Even after reviewing the tutorial, I still managed to forget important commands — like say the ones for controlling your guns and laser cannons — in the heat of battle. The first time I actually managed to shoot something, my machine gun farted out a single impotent shot. Clearly there was room for improvement.

Fortunately, you can create your own custom macros in the game that can activate a command with much fewer button presses, or even carry out multiple actions. This quickly reveals itself as the holy guts of the game. After a bit of fussing around I wrote scripts that would fire my laser beam for a nice controlled 2 second burn, or one that would empty my machine gun clip and automatically reload it. I destroyed an A.I mech or two, things start to click.

For the first time in a long while, I go and grab a pen and jot down some notes. Any time a game makes me break out the ol’ yellow legal pad, it’s a sure sign of a burgeoning obsession, or at least a brief but intense infatuation. Soon I have a page full of abbreviate commands and reminders. I have my weapons figured out, I even come up with (what I think was) a fairly clever script to automatically switch to the cloaking device and activate it for emergencies.

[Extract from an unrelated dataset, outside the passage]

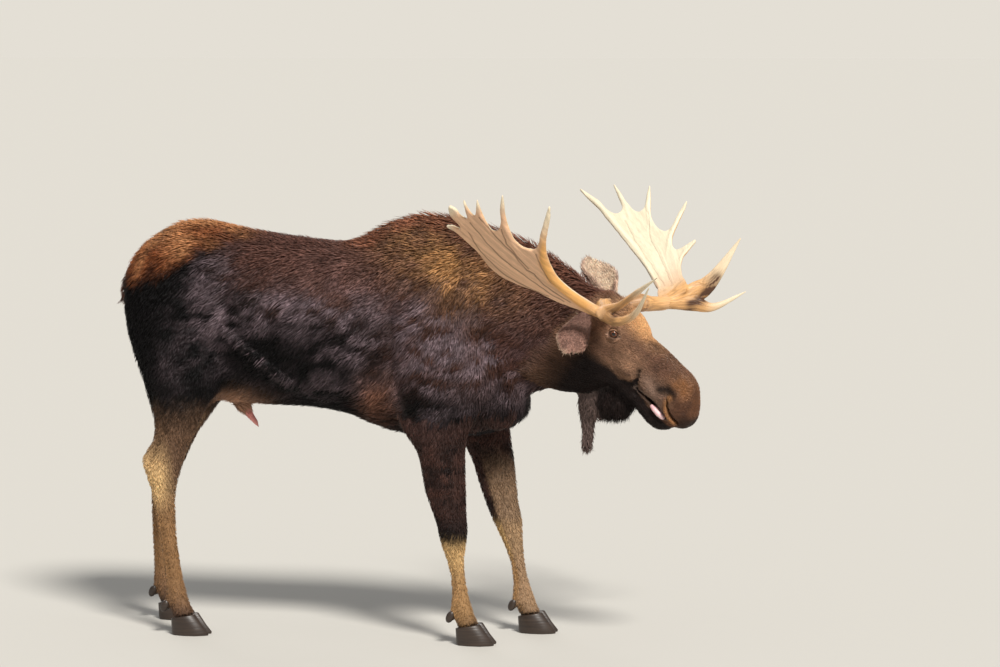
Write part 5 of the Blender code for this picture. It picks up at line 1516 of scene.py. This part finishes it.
def makeHoofPaint():
    paint = Paint("hoofHorn", Roughness=0.38)
    place = paint.add("ShaderNodeTexCoord").outputs["Object"]
    squeezed = paint.add("ShaderNodeMapping", in_Vector=place, in_Scale=(6, 6, 140))
    rings = paint.add("ShaderNodeTexNoise", in_Vector=squeezed.outputs[0], in_Scale=1.0, in_Detail=2)
    ramp = paint.add("ShaderNodeValToRGB", in_Fac=rings.outputs["Fac"])
    ramp.color_ramp.elements[0].color = (*linear(28, 22, 20), 1)
    ramp.color_ramp.elements[1].color = (*linear(74, 60, 50), 1)
    bump = paint.add("ShaderNodeBump", in_Strength=0.4, in_Distance=0.002, in_Height=rings.outputs["Fac"])
    paint.links.new(ramp.outputs["Color"], paint.shader.inputs["Base Color"])
    paint.links.new(bump.outputs["Normal"], paint.shader.inputs["Normal"])
    return paint


hoofPaint = makeHoofPaint()
for node in sorted(frame["nodes"]):
    if "_hoof_" in node:
        makeHoof(node)

dewclawPlan = dict(
    places=((0.587, -0.188, 0.125), (0.787, 0.168, 0.125), (-0.698, -0.198, 0.130), (-0.874, 0.178, 0.130)),
    aside=0.027, size=(0.0175, 0.0135, 0.0280), turn=25, out=(0.007, 0.0, -0.004),
)


def makeDewclaws():
    # two small claws behind each fetlock
    bm = bmesh.new()
    turn = Matrix.Rotation(math.radians(dewclawPlan["turn"]), 4, "Y")
    size = Matrix.Diagonal((*dewclawPlan["size"], 1))
    for place in dewclawPlan["places"]:
        for aside in (-dewclawPlan["aside"], dewclawPlan["aside"]):
            middle = Vector(place) + bodyShift + Vector(dewclawPlan["out"]) + Vector((0, aside, 0))
            bmesh.ops.create_uvsphere(bm, u_segments=20, v_segments=14, radius=1,
                                      matrix=Matrix.Translation(middle) @ turn @ size)
    claws = newObject("dewclaws", bm)
    claws.data.materials.append(hoofPaint.material)
    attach(claws, "root")


makeDewclaws()
print("hooves set")

# ---- tongue
tonguePlan = dict(
    voxel=0.0022, rounds=12, groove=0.0016, pink=linear(232, 176, 180), pale=linear(246, 206, 208),
)


def makeTongue():
    tongue = newObject("tonguePink", nodeCopy("tongue"))
    tongue = voxelFused(tongue, tonguePlan["voxel"], tonguePlan["rounds"])
    places, normals = pointsOf(tongue.data), normalsOf(tongue.data)
    f, l, u = inHead(places).T
    lane = hump(l, -0.048, 0.004) * ease(u, -0.104, -0.096)
    movePoints(tongue.data, places - normals * (tonguePlan["groove"] * lane)[:, None])
    tint = mix(np.tile(tonguePlan["pink"], (len(f), 1)), tonguePlan["pale"], ease(f, 0.30, 0.38))
    keep(tongue.data, "tint", tint)
    paint = paintFromTint("tongueWet", "Object", 500, 0.12, 0.25, Roughness=0.28, Subsurface_Weight=0.1,
                          Coat_Weight=0.4, Coat_Roughness=0.15)
    tongue.data.materials.append(paint.material)
    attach(tongue, "root")
    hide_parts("tongue")


makeTongue()
print("tongue set")

# ---- studio
studio = dict(
    floor=linear(206, 203, 196), floorHalf=400,
    surround=(0.97, 0.98, 1.0), ambient=0.32, seen=linear(228, 223, 213),
    suns=(  # name, towards the light, power, colour, how wide in degrees
        ("keyLight", (0.42, -0.62, 0.80), 3.7, (1.0, 0.97, 0.92), 14),
        ("backLight", (-0.5, 0.75, 0.55), 0.5, (0.95, 0.97, 1.0), 30),
    ),
)
view = dict(lens=122.04, sensor=36, clip=1500, place=(3.8187, -14.3478, 2.6187), aim=(0.7119, 0.2686, 1.3114))


def makeFloor():
    bm = bmesh.new()
    bmesh.ops.create_grid(bm, x_segments=2, y_segments=2, size=studio["floorHalf"])
    floor = newObject("floor", bm, False)
    paint = Paint("floorPaint", Base_Color=(*studio["floor"], 1), Roughness=1.0, Specular_IOR_Level=0.0)
    floor.data.materials.append(paint.material)


def makeSun(name, heading, power, colour, angle):
    lamp = bpy.data.lights.new(name, "SUN")
    lamp.energy = power
    lamp.color = colour
    lamp.angle = math.radians(angle)
    obj = bpy.data.objects.new(name, lamp)
    obj.rotation_euler = (-Vector(heading)).to_track_quat("-Z", "Y").to_euler()
    scene.collection.objects.link(obj)


def makeWorld():
    # the surround lights the model softly, and looks like the lit floor where the camera sees it
    world = bpy.data.worlds.new("studio")
    world.use_nodes = True
    nodes, links = world.node_tree.nodes, world.node_tree.links
    lit = nodes["Background"]
    lit.inputs["Color"].default_value = (*studio["surround"], 1)
    lit.inputs["Strength"].default_value = studio["ambient"]
    seen = nodes.new("ShaderNodeBackground")
    seen.inputs["Color"].default_value = (*studio["seen"], 1)
    path, blend = nodes.new("ShaderNodeLightPath"), nodes.new("ShaderNodeMixShader")
    links.new(path.outputs["Is Camera Ray"], blend.inputs["Fac"])
    links.new(lit.outputs[0], blend.inputs[1])
    links.new(seen.outputs[0], blend.inputs[2])
    links.new(blend.outputs[0], nodes["World Output"].inputs["Surface"])
    scene.world = world


makeFloor()
for row in studio["suns"]:
    makeSun(*row)
makeWorld()

camera = bpy.data.objects.new("camera", bpy.data.cameras.new("camera"))
camera.data.lens = view["lens"]
camera.data.sensor_width = view["sensor"]
camera.data.clip_end = view["clip"]
aim = Vector(view["aim"]) + bodyShift
camera.location = Vector(view["place"]) + bodyShift
camera.rotation_euler = (aim - camera.location).to_track_quat("-Z", "Y").to_euler()
scene.collection.objects.link(camera)
scene.camera = camera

I’m no ballerina, but I’ve wrangled the controls enough to generally trundle my mech where I want to go. I can scan the enemy, get within optimal range, and unleash a holy rain of – oh wait, he activated his jump jets. How the fuck do I look up again?

More notes, more macros. Over an evening of play, I slowly stumble my way towards something resembling competency. I create a slew of macros — basic controls, weapon systems, responses to every typical situation I can think of. I try them out in the field, find holes in my battle-vocabulary and fill them. I streamline the commands that work by trimming down unnecessary keystrokes, shortening command lines to as few button presses as possible.

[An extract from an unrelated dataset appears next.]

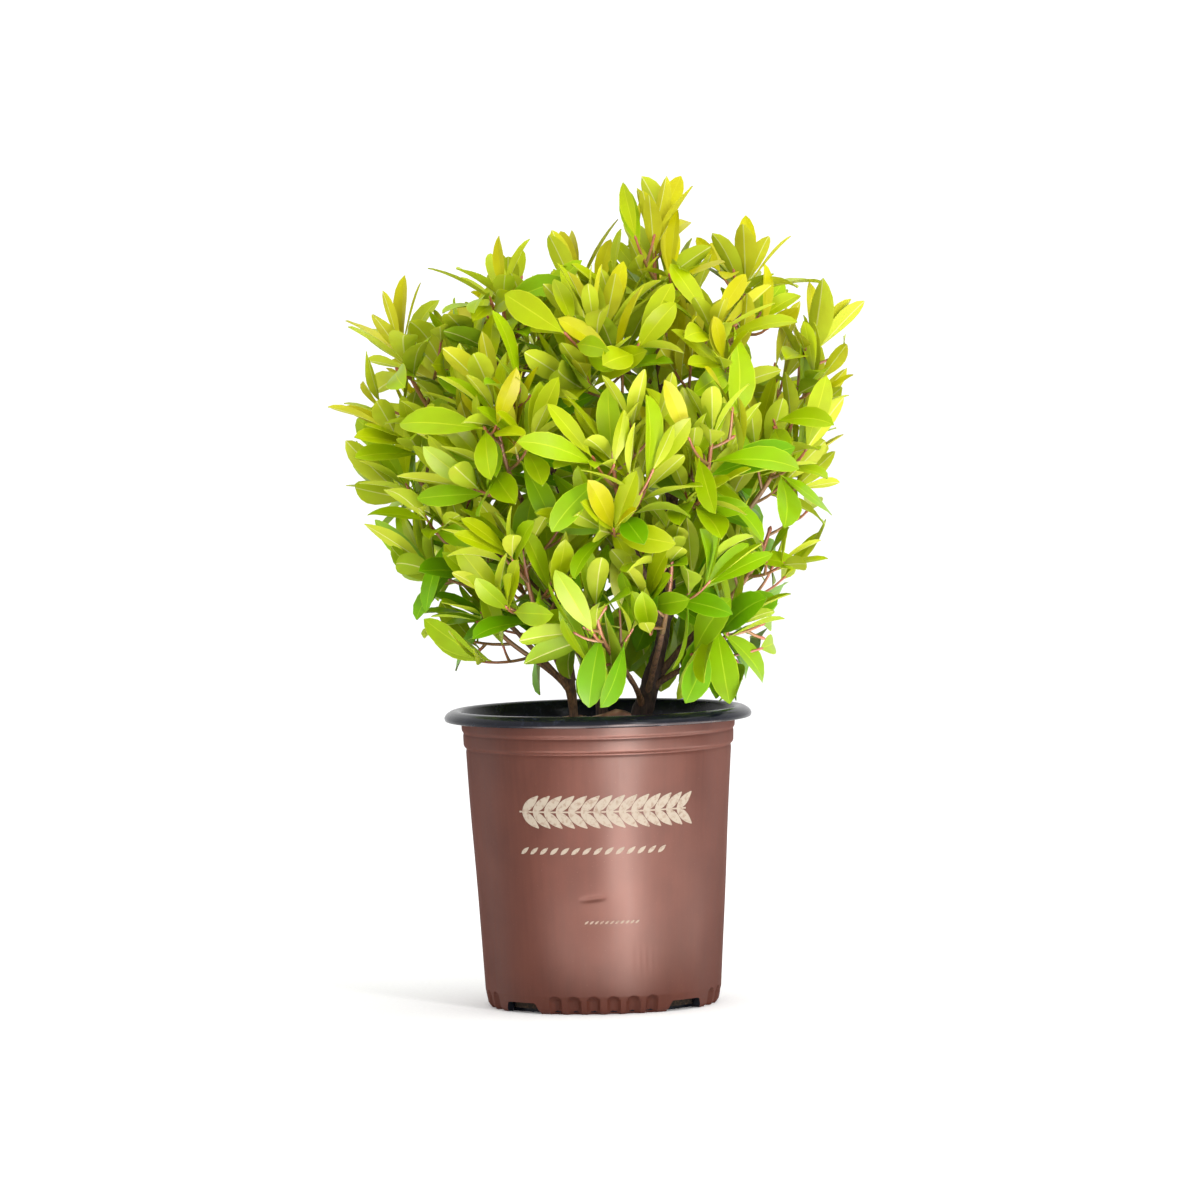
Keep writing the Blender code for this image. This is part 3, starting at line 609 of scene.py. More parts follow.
def even_steps(a, b, c, d, steps):
    """A cubic curve with handles b and c, as points at even distances, and its length."""
    fine = [
        a * (1 - t) ** 3 + b * (3 * t * (1 - t) ** 2) + c * (3 * t * t * (1 - t)) + d * t**3
        for t in (i / (steps * 4) for i in range(steps * 4 + 1))
    ]
    lengths = [0.0]
    for p, q in zip(fine, fine[1:]):
        lengths.append(lengths[-1] + (q - p).length)
    points, i = [], 0
    for k in range(steps + 1):
        target = lengths[-1] * k / steps
        while i < len(fine) - 2 and lengths[i + 1] < target:
            i += 1
        part = (target - lengths[i]) / (lengths[i + 1] - lengths[i])
        points.append(fine[i].lerp(fine[i + 1], part))
    return points, lengths[-1]


def ring_axes(way):
    """Two directions square to a way and to each other."""
    side = way.orthogonal().normalized()
    return side, way.cross(side).normalized()


def bark_relief(out, along, centre):
    """How far the bark stands out, as a share of the relief: ridges, knots and rings of leaf scars."""
    height, close, length = RIDGES
    ridge = height * noise.noise(out * close + UP * along / length + centre / RIDGE_CHANGE)
    height, close, length = KNOTS
    knot = height * noise.noise(out * close + UP * along / length)
    height, spacing, place, breadth = SCARS
    scar = height * math.exp(-(((along % spacing) - place) / breadth) ** 2)
    return ridge + knot + scar


def tube(limb, sides, relief=0.0, flat_foot=False):
    """A limb's closed tube as (points in metres, faces), with the bark's relief on it."""
    before = limb.ways[0]
    side, _ = ring_axes(before)
    points, faces, along = [], [], 0.0
    for i, (centre, radius, way) in enumerate(zip(limb.points, limb.radii, limb.ways)):
        side = before.rotation_difference(way) @ side
        before = way
        across = way.cross(side)
        along += (centre - limb.points[max(i - 1, 0)]).length
        for k in range(sides):
            turn = 2 * math.pi * k / sides
            out = side * math.cos(turn) + across * math.sin(turn)
            rough = relief * bark_relief(out, along, centre) if relief else 0.0
            points.append((centre + out * (radius + rough)) * MM)
        if flat_foot and i == 0:
            for point in points:
                point.z = centre.z * MM
    faces.append(tuple(range(sides))[::-1])
    last = (len(limb.points) - 1) * sides
    faces.append(tuple(range(last, last + sides)))
    for low in range(0, last, sides):
        for k in range(sides):
            j = (k + 1) % sides
            faces.append((low + k, low + j, low + sides + j, low + sides + k))
    return points, faces


def stem_limb(foot, tip, foot_radius, tip_radius, flare):
    """A stem from its flat cut, flared at the roots, to its fork."""
    start, end = Vector((*foot, SOIL_TOP + GAP)), Vector(tip)
    flared = FLARE_HEIGHT / (end - start).length
    count = round((end - start).length / BARK_RING)
    points, radii = [], []
    for share in (i / count for i in range(count + 1)):
        points.append(start.lerp(end, share))
        spread = 1 + (flare - 1) * max(0, 1 - share / flared) ** 2
        radii.append((foot_radius + (tip_radius - foot_radius) * share) * spread)
    return Limb(points, radii)


def bough_path(parent, share, heart, rise, start_radius):
    """The whole limb of a mass, from its parent to the heart and on to the leader's tip."""
    start, parent_way, _ = parent.at(share)
    towards = (heart - start).normalized()
    length = (heart - start).length
    leave = parent_way if share == 1 else (parent_way * PARENT_PULL + towards).normalized()
    arrive = (towards + UP * UPTURN).normalized()
    first = start + leave * length * FIRST_HANDLE
    last = heart - arrive * length * LAST_HANDLE
    points, run = even_steps(start, first, last, heart, PATH_STEPS)
    radii = []
    for i in range(PATH_STEPS + 1):
        left = 1 - i / PATH_STEPS
        radii.append(BOUGH_TIP_RADIUS + (start_radius - BOUGH_TIP_RADIUS) * left**BOUGH_TAPER)
    steps = max(2, round(rise * PATH_STEPS / run))
    way = (points[-1] - points[-2]).normalized()
    for i in range(1, steps + 1):
        way = (way + UP * LEADER_UPTURN).normalized()
        points.append(points[-1] + way * rise / steps)
        radii.append(BOUGH_TIP_RADIUS + (LEADER_TIP_RADIUS - BOUGH_TIP_RADIUS) * i / steps)
    return Limb(points, radii), run


limbs, leaders, wood = {}, {}, []
for name, row in STEMS.items():
    limbs[name] = stem_limb(*row)
    wood.append((limbs[name], SIDES["trunk" if name == "trunk" else "stem"], STEM_RELIEF, True))
for name, (parent, share, heart, rise, radius) in MASSES.items():
    whole, run = bough_path(limbs[parent], share, Vector(heart), rise, radius)
    end = (run - min(MASS_ENTRY, SHORT_ENTRY * run)) / (run + rise)
    length = end * (run + rise)
    bough = whole.part(0, end, round(length / BARK_RING))
    limbs[name] = bough.part(0, 1, LIMB_RINGS)
    leaders[name] = whole.part(end, 1, LEADER_RINGS)
    parent_radius = limbs[parent].at(share)[2] if share < 1 else 0
    for i, point in enumerate(bough.points):
        away = (point - bough.points[0]).length - parent_radius
        bough.radii[i] *= 1 + COLLAR * math.exp(-max(away, 0) / COLLAR_FADE)
    wood.append((bough, SIDES["thick" if radius > THICK else "thin"], BOUGH_RELIEF, False))
name, share, way, length, radius = STUB
start = limbs[name].at(share)[0]
reach = Vector(way).normalized() * length
path = [start + reach * i / STUB_STEPS for i in range(STUB_STEPS + 1)]
wood.append((Limb(path, [radius] * len(path)), SIDES["thin"], BOUGH_RELIEF, False))
woody = joined(
    "woody_stems_and_boughs",
    [tube(limb, sides, relief * limb.radii[0], flat) for limb, sides, relief, flat in wood],
)


def age_map(piece, ages):
    """Writes one value for each point of a piece into its UV map named age."""
    corners = np.zeros(len(piece.data.loops), int)
    piece.data.loops.foreach_get("vertex_index", corners)
    both = np.stack([ages[corners], ages[corners]], axis=1)
    piece.data.uv_layers.new(name="age").data.foreach_set("uv", both.ravel())


wood_ages = [np.repeat(np.array(limb.radii) / AGED_RADIUS, sides) for limb, sides, _, _ in wood]
age_map(woody, np.concatenate(wood_ages))
shade(woody, 70)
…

I experiment and find out I can string more than two commands together in a single macro, instantly obsoleting more than half of the commands I’ve already written. I toss them out, rewrite them into tighter, more efficient, little bunches of code. My mech stops trudging about with a noticeable stutter-pause between every action, and soon I’m moving around about as smoothly as a multistory death-robot can. The process of writing macros and the logic of the game becomes so familiar that I start writing the occasional script in the middle of a fight whenever I notice something I’m missing or have an idea that would speed things up.

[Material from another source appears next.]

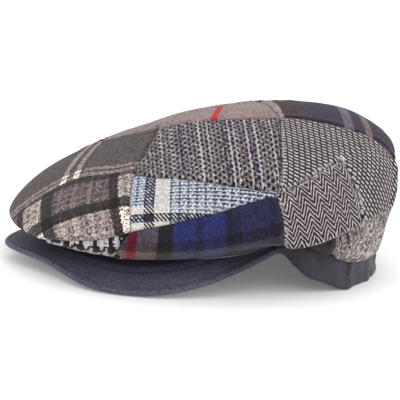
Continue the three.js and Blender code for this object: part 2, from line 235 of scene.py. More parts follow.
def seat_height(x, y):
    return SEAT_GAP + np.where(y < 0, peak_top(x, y), band_edges(np.maximum(y, 0))[1])


# Crown surface over a round map: 0 is the top, 1 is the hem, angle 0 is the front
def crown_table():
    half = CROWN_WIDTH / 2
    scale = (1, CROWN_FRONT, CROWN_REAR, half, CROWN_FRONT, 1, 1) + (CROWN_HEIGHT,) * 3
    rows = RINGS * scale
    rows = np.insert(rows, 6, rows[:, 5], axis=1)
    hem = (1, HEM_FRONT, BAND_BACK, BAND_SIDE, 0, HEM_POINT, 2, 1, 0, 0, 0)
    return np.vstack([hem, rows])[::-1]


CROWN_ROWS = crown_table()


def ring_plan(row, angle):
    c = np.cos(angle)
    s = np.sin(angle)
    ahead = c > 0
    power = np.where(ahead, row[..., 5], row[..., 6])
    x = row[..., 3] * signed_power(s, 2 / power)
    reach = np.where(ahead, row[..., 1] + row[..., 4], row[..., 2] - row[..., 4])
    return x, row[..., 4] - reach * signed_power(c, 2 / power)


def crown_at(s, angle):
    row = smooth_rows(CROWN_ROWS, rows_at(CROWN_ROWS[:, 0], s))
    x, y = ring_plan(row, angle)
    side = np.sin(angle) ** 2
    middle = (row[..., 8] + row[..., 10]) / 2
    z = middle + (row[..., 8] - row[..., 10]) / 2 * np.cos(angle) + (row[..., 9] - middle) * side
    hem_x, hem_y = ring_plan(np.broadcast_to(CROWN_ROWS[-1], row.shape), angle)
    z = z + row[..., 7] * seat_height(hem_x, hem_y)
    return np.stack([x, y, z], -1)


# Where normals are taken, and the steps on the map and in radians between which they are
INNER_MAP = (0.02, 0.995)
STEP = 0.004
TURN = 0.02


def crown_frame(u, v):
    """Points and outward normals of the crown at map places."""
    s = np.minimum(1, np.hypot(u, v))
    angle = np.arctan2(u, -v)
    point = crown_at(s, angle)
    near = np.clip(s, *INNER_MAP)
    down = crown_at(near + STEP, angle) - crown_at(near - STEP, angle)
    turn = crown_at(near, angle + TURN) - crown_at(near, angle - TURN)
    return point, unit(np.cross(down, turn))


# Seams on the map, across to the wearer's left and back from the front
PLAID_END = 17.0
SLIVER_END = 48.8
BLUE_END = 97.8
DARK_END = 116.4


def hem_point(degrees):
    a = math.radians(degrees)
    return (math.sin(a), -math.cos(a))


def hem_arc(start, end):
    return np.array([hem_point(d) for d in np.linspace(start, end, 61)])


def rounded(points):
    """A line with smooth bends through its points."""
    points = np.array(points, float)
    steps = np.linspace(0, len(points) - 1, SPLINE * (len(points) - 1) + 1)
    return smooth_rows(points, steps)


SEAM = {name: rounded(points) for name, points in {
    "front_top": [(0, -0.3), (0.02, -0.312), (0.088, -0.35), (0.212, -0.407), (0.301, -0.424)],
    "front_low": [(0.301, -0.424), (0.358, -0.436), (0.453, -0.44), (0.573, -0.435), (0.637, -0.427)],
    "sliver": [(0.637, -0.427), (0.601, -0.53), (0.546, -0.612), (0.468, -0.71), (0.379, -0.827),
               hem_point(PLAID_END)],
    "cheek": [(0.637, -0.427), (0.75, -0.568), hem_point(SLIVER_END)],
    "plaid_top": [(0.637, -0.427), (0.677, -0.285), (0.68, -0.141), (0.643, -0.006), (0.641, 0.017)],
    "check_top": [(0.301, -0.424), (0.405, -0.333), (0.535, -0.175), (0.609, -0.03), (0.617, 0.016)],
    "tip": [(0.617, 0.016), (0.641, 0.017)],
    "temple": [(0.641, 0.017), (0.722, 0.057), (0.798, 0.098), (0.925, 0.136)],
    "temple_low": [(0.925, 0.136), hem_point(BLUE_END)],
    "middle": [(0.153, 0.041), (0.392, 0.008), (0.617, 0.016)],
    "ridge_front": [(0.02, -0.312), (0.047, -0.24), (0.098, -0.16), (0.126, -0.058),
                    (0.153, 0.041)],
    "ridge_rear": [(0.153, 0.041), (0.223, 0.189), (0.257, 0.319), (0.278, 0.439), (0.294, 0.548)],
    "bone_top": [(0.641, 0.017), (0.546, 0.13), (0.46, 0.213)],
    "bone_rear": [(0.46, 0.213), (0.554, 0.31), (0.64, 0.447)],
    "fold_low": [(0.925, 0.136), (0.85, 0.228), (0.783, 0.301), (0.716, 0.373)],
    "fold_mid": [(0.716, 0.373), (0.64, 0.447)],
    "fold_rear": [(0.64, 0.447), (0.527, 0.553), (0.42, 0.638), (0.294, 0.548)],
    "back_edge": [(0.294, 0.548), (0, 0.575)],
    "patch_rear": [(0.716, 0.373), hem_point(DARK_END)],
    "strip": [(0.153, 0.041), (0, 0.045)],
}.items()}


def back(line):
    return line[::-1]


def mirror(line):
    return line * (-1, 1)


def join(*lines):
    return np.concatenate([lines[0]] + [line[1:] for line in lines[1:]])


def over(line):
    """A line from the middle to the near side, with its mirror image before it."""
    return join(mirror(back(line)), line)


def along(line, t):
    sums = run_lengths(line)
    want = np.clip(t, 0, 1) * sums[-1]
    return np.stack([np.interp(want, sums, line[:, k]) for k in (0, 1)], -1)


def patch_map(sides, a, b):
    """Places on the map of a four-sided patch, a across and b down."""
    top, bottom, left, right = (sides[key] for key in ("top", "bottom", "left", "right"))
    ruled = mix(along(top, a), along(bottom, a), b[..., None])
    ruled = ruled + mix(along(left, b), along(right, b), a[..., None])
    corner = mix(mix(top[0], top[-1], a[..., None]), mix(bottom[0], bottom[-1], a[..., None]),
                 b[..., None])
    return ruled - corner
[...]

I’m embarrassed to admit it, because I know writing macros is the most basic kind of scripting imaginable, but a thought occurs to me. “Is this how developers feel when they really understand the tools they work with? When instead of doing some menial task by hand they hack in a clever little line of code that does it for them?”

I remember how Rock Band, with its simplified five button plastic guitar, gave you that little glimmer of understanding of what it’s like to actually play an instrument when you got into the zone. Mecha Trigger is opening up the same conduits in my brain, but instead of a more nuanced appreciation of bass-lines and chord structure, its giving me a peek into the world of development. Just a tiny bit, a crack in the door with a weak beam of light spilling through. This is the most surface-level simple stuff, but for me, a guy who has never even considered writing a line of code in his life, it’s like learning the first few words of a new language.

It left me wanting more. What if I could write a script that could respond appropriately to different contexts? What if I instead of having to build my mechs around my scripts, my scripts could work with my mechs, allowing me to change up the equipment without having to write up an entirely new group of macros? These are questions the developers probably hoped people would have after playing. Sneaky bastards, teaching me things.

Even if you don’t feel Mecha Trigger will inspire some new-found interest in scripting for you, it’s still worth checking out. It’s free, offers a very different way to play than conventional shooters, and there are always worse ways to spend a lazy evening than turning giant robots into scrap.